I have worked in education for almost twenty years in various roles. Over half of that was as a class teacher, and I worked in mainstream, severe and complex and autism provisions. I quickly discovered that outdoor learning could provide children in each of these settings with something that indoor learning could not. It helped all children achieve, and it removed barriers. Now, I admit that is a simplistic statement, and it would need a whole series of blogs to unpack that. But in short, it truly made a difference.
But it also impacted me as a teacher. I suffer from stress and anxiety. It is a lot better these days, but as a teacher, I took two periods of extended leave due to breakdowns. A big part of getting me back to school was being able to work outside the school, even just in the playground! It helped me build relationships with the children and staff. But it also reduced my workload.
I appreciate that outdoor learning is not a silver bullet but should be a beneficial tool at every teacher’s disposal.
This is simple: outdoor learning should be a tool used by every teacher to support learning. Lessons can be short, simple approaches and outdoor learning can make a difference. We work with schools to help them achieve the outdoor learning that works for them.
We encourage teachers to start with what they know best – the curriculum and build from there.
As a person, I have undertaken years of training. This includes Forest School level 3 (in the form of the Scottish FOLA course), Lead Teacher for Outdoor Learning, Woodland Activity Leader Training, Coastal Activity Leader Training and specialist courses from whittling and carving to foraging and more. I am also almost completed my Masters in Learning for Sustainability, which has a focus on outdoor learning.

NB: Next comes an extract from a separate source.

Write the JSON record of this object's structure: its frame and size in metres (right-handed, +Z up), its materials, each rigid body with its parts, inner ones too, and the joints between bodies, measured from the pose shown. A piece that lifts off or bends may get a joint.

The breadth of that training means I have a broad understanding of different approaches and philosophies. It means I do not do one size fits all but instead can properly support a school with their individual aims, making use of their individual settings.
So, with all of this, how do we support schools? Well, we have a few ways in which we approach that!
From whole school inset days, during which most of the day is spent outside. These can be for a single school or a catchment; we can even provide training for councils. These days focus on where the staff are at in their outdoor training and where you hope to get them to. They provide a host of ideas and activities and a grounding in outdoor learning theory and methods. These days aim to ensure all staff leave with a bank of lessons and a plan for delivering them.
We can also undertake longer-term training where we work with your school over weeks or months. This is generally provided on a one to one basis working with a class. In the first lesson, we deliver outdoor learning to a class and have the teacher observe us. The second lesson is planned together, and we use a team teaching approach before sharing feedback. The teacher leads the final lesson, and we observe before providing feedback. The feedback is always constructive, with clear, achievable objectives set together.
We are also preparing to launch an in depth training course early next year, which covers everything from policy to planning, delivery to whole school approaches. It combines the best of our training and experiences.
We run a variety of input sessions. The pupil integration session is small group sessions run over a period of six weeks. They aim to build confidence and help young people develop coping strategies to support them in school and life.
Our pupil experiences and workshops are full and half day sessions which link to the curriculum and vary depending on the group. They can be delivered on school grounds or at an agreed-upon site. Depending on the focus, we can have up to 66 children at a session!
We also have an online membership. This has over 200 lessons and over 300 activities. It also has monthly zooms with training, curriculum maps, progression planners, ongoing support, and much more. This is our one-stop shop with everything schools need to take their curriculum outdoors. It is aimed at the primary level, but we have members in secondary schools and even those in severe and complex provisions. While it is based on the Scottish curriculum, we have schools from around the world, including Thailand, Germany, Australia and America. At the end of the day, 2+2 is the same across the globe, so our lessons can support you regardless of which curriculum you follow!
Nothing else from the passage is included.